Bunyan’s greatest book, The Pilgrim’s Progress, written in that prison, contains poignant examples of his lofty ideals for the ministry of the Word. In the house of Interpreter, the pilgrim sees a portrait on the wall. It is a picture of the kind of minister God authorizes to be a spiritual guide to others, one who “had eyes lifted up to heaven, the best of books in his hand, the law of truth was written upon its lips, the world was behind his back; it stood as if it pleaded with men, and a crown of gold did hang over its head.” In the Delectable Mountains, the pilgrims meet shepherds of the flock for whom Christ died, teachers whose names are Knowledge, Experience, Watchful, and Sincere. They showed the pilgrims the horrible consequences of doctrinal error, the dangers of spiritual blindness, the fearful reality of hell, and a glimpse of the glories of heaven. In the second part of The Pilgrim’s Progress, Christian’s wife and children receive guidance from “Great-heart,” a valiant warrior well-equipped with sword, helmet, and shield.
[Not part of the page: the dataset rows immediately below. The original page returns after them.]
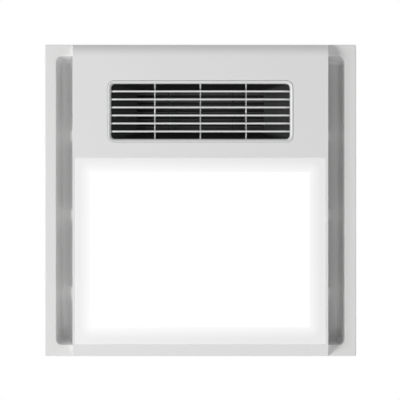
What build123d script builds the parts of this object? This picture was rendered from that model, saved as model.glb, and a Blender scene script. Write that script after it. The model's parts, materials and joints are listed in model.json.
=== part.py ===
"""Bathroom ceiling heater: a 300 mm ceiling module with a warm-air outlet and a lit panel.

Drawn in its place of use, face down, in millimetres. +Z points up into the ceiling void and z = 0 is
the ceiling plane, on which the border of the face lies. The grille is at the -Y end of the face.
"""

import os
from math import cos, radians, sin

from build123d import *

os.makedirs("parts", exist_ok=True)

LOW = (Align.CENTER, Align.CENTER, Align.MIN)
HIGH = (Align.CENTER, Align.CENTER, Align.MAX)

# Clearances and overruns
cut_over = 1.0
seam = 0.25
slide_gap = 0.3
running_gap = 0.08
screw_gap = 0.1
seat_gap = 0.02

# Face frame: border on the ceiling, tray sunk behind it
module = 300.0
border_width = 10.8
border_thickness = 5.0
outer_corner_radius = 1.5
outer_edge_radius = 0.8
recess_depth = 14.0
recess_lean = 5.0
recess_corner_radius = 6.0
scoop_radius = 5.0
lip_radius = 0.8
tray_wall = 2.0
slot_length = 20.0
slot_width = 6.0
slot_pitch = 12.0
slot_count = 17
slot_inset = 33.0
pillar_radius = 4.0
pillar_columns = 170.0
rib_length = 11.0
rib_reach = 2.6
rib_width = 6.4
rib_setback = 0.3
rib_foot_height = 2.0
rib_shares = (-0.21, 0.046, 0.296)
stud_radius = 3.0
stud_height = 12.0
stud_inset = 31.0
stud_shank_radius = 1.6

# Centre panel
panel_width = 245.8
panel_rise = 10.0
panel_wall = 2.2
side_wall = 2.0
side_skirt = 4.0
side_edge_radius = 0.3
round_end = 11.0
sloped_end = 11.5
bridge_wall = 2.0
bridge_depth = 9.0

# Light: diffuser, gasket, tray, strips and chips
diffuser_length = 179.1
diffuser_depth = 9.0
diffuser_wall = 2.0
diffuser_corner_radius = 1.5
diffuser_edge_radius = 0.8
gasket_thickness = 1.0
led_tray_thickness = 1.0
led_rim_height = 4.0
strip_count = 6
strip_side_gap = 10.25
strip_end_gap = 9.6
strip_width = 12.0
strip_thickness = 1.6
chip_count = 12
chip_end_gap = 11.2
chip_size = 3.0
chip_height = 0.8

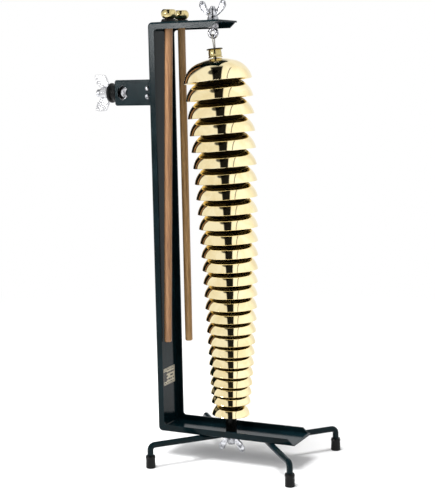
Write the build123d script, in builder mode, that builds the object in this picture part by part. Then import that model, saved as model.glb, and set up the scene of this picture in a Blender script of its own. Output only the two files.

He teaches them of Christ, fights against a giant that assaults them in the way, and leads them safely past roaring lions—yet not of his own will or for his own glory, but as a servant of the Lord.
 
Bringing these images together, we see Bunyan’s vision of the godly pastor. He is a heavenly-minded man, scorning the pride and pleasures of this world to live for treasures that last. He is a humble man, enduring trouble and sorrow to care for the lambs of the Lord. He is a holy man, knowing experientially the truths that he declares to others and fighting with all his heart against the powers of darkness. In all things, he is a preacher of the Word of God, a living trumpet that sounds the alarm to sinners and lovingly calls them to God.